Object modeling scripts
○ ○ ○ ○

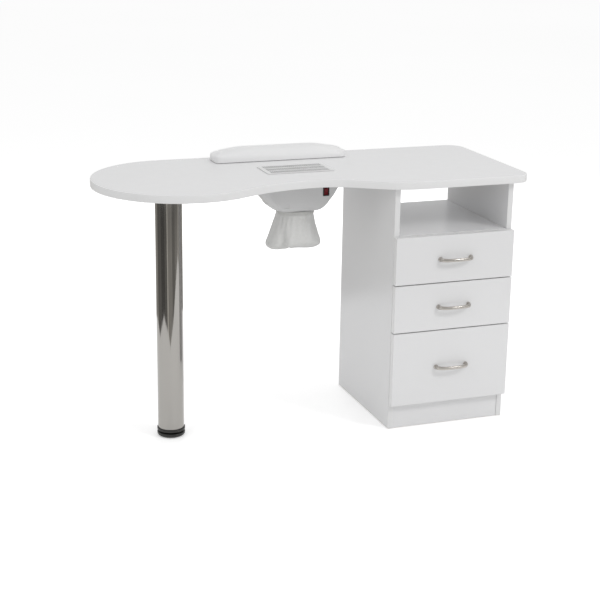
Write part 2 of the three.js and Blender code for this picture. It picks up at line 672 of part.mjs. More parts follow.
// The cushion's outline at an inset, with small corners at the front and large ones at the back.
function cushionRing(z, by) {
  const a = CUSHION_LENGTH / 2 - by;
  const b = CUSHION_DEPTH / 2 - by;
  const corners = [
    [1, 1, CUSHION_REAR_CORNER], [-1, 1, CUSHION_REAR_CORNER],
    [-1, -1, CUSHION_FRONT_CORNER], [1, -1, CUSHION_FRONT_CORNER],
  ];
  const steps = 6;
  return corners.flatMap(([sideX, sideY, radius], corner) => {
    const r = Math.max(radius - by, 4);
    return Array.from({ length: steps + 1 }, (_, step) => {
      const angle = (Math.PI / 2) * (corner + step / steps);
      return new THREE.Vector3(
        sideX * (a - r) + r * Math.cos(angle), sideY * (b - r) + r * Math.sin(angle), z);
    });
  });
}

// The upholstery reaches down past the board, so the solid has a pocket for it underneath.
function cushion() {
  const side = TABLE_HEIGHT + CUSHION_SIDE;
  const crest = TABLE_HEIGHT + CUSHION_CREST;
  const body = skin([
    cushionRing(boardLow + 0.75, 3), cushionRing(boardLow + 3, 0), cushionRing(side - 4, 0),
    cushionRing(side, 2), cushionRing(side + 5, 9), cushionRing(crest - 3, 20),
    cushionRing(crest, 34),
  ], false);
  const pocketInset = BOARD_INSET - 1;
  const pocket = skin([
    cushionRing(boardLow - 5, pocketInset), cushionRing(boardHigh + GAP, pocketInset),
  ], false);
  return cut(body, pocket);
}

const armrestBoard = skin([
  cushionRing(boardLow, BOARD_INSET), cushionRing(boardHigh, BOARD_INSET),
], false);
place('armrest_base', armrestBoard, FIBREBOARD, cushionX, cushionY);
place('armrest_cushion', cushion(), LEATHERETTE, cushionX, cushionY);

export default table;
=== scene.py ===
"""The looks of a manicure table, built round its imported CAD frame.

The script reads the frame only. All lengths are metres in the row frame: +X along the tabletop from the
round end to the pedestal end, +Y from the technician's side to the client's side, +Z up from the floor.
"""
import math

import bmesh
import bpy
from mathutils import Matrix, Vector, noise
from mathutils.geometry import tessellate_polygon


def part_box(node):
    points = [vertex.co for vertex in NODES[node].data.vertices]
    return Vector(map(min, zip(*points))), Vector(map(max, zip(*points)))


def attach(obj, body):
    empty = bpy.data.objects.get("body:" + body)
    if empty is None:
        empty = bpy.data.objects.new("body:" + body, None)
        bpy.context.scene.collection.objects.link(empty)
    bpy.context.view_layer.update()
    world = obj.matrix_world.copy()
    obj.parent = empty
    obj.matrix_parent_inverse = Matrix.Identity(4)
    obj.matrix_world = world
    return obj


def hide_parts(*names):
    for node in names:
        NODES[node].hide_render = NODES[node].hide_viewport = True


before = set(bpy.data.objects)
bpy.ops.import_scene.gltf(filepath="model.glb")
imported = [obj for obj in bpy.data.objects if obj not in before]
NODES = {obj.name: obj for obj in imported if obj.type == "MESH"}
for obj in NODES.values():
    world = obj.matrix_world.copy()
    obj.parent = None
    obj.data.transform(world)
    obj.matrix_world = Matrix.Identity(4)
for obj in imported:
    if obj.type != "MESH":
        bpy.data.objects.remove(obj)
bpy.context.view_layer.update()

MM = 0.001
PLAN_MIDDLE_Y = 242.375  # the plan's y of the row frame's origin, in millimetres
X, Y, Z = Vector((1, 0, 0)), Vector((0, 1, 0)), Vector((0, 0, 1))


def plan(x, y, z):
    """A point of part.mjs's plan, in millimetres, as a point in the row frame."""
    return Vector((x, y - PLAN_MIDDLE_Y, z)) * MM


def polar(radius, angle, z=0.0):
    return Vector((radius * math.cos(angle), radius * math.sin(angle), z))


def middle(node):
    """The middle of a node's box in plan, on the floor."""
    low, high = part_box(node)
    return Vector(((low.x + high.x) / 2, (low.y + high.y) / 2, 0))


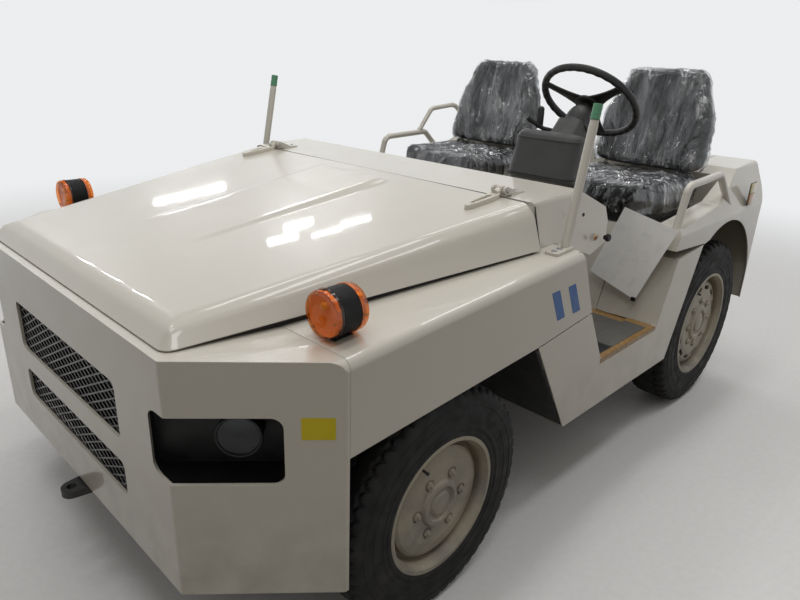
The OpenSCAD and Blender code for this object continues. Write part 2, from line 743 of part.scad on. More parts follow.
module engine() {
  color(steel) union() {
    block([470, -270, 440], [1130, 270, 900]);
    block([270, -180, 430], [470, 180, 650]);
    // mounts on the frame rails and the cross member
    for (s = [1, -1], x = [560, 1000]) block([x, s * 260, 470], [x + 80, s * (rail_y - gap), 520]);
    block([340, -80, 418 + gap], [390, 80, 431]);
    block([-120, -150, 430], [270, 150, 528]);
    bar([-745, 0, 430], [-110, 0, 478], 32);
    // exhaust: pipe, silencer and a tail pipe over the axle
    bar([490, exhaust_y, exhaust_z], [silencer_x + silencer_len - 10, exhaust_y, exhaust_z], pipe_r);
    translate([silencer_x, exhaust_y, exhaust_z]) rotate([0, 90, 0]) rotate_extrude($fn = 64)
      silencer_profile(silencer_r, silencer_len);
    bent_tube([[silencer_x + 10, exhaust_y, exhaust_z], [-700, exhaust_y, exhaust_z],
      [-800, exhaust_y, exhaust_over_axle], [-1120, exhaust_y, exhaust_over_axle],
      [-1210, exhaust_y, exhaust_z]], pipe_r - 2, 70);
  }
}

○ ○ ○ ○

**Short exercise**. Starting at the line that holds "FIBREBOARD, cushionX, cushionY);", copy each line exactly and stop after the line that holds "imported = [obj".

**Completed exercise**.
place('armrest_base', armrestBoard, FIBREBOARD, cushionX, cushionY);
place('armrest_cushion', cushion(), LEATHERETTE, cushionX, cushionY);

export default table;
=== scene.py ===
"""The looks of a manicure table, built round its imported CAD frame.

The script reads the frame only. All lengths are metres in the row frame: +X along the tabletop from the
round end to the pedestal end, +Y from the technician's side to the client's side, +Z up from the floor.
"""
import math

import bmesh
import bpy
from mathutils import Matrix, Vector, noise
from mathutils.geometry import tessellate_polygon


def part_box(node):
    points = [vertex.co for vertex in NODES[node].data.vertices]
    return Vector(map(min, zip(*points))), Vector(map(max, zip(*points)))


def attach(obj, body):
    empty = bpy.data.objects.get("body:" + body)
    if empty is None:
        empty = bpy.data.objects.new("body:" + body, None)
        bpy.context.scene.collection.objects.link(empty)
    bpy.context.view_layer.update()
    world = obj.matrix_world.copy()
    obj.parent = empty
    obj.matrix_parent_inverse = Matrix.Identity(4)
    obj.matrix_world = world
    return obj


def hide_parts(*names):
    for node in names:
        NODES[node].hide_render = NODES[node].hide_viewport = True


before = set(bpy.data.objects)
bpy.ops.import_scene.gltf(filepath="model.glb")
imported = [obj for obj in bpy.data.objects if obj not in before]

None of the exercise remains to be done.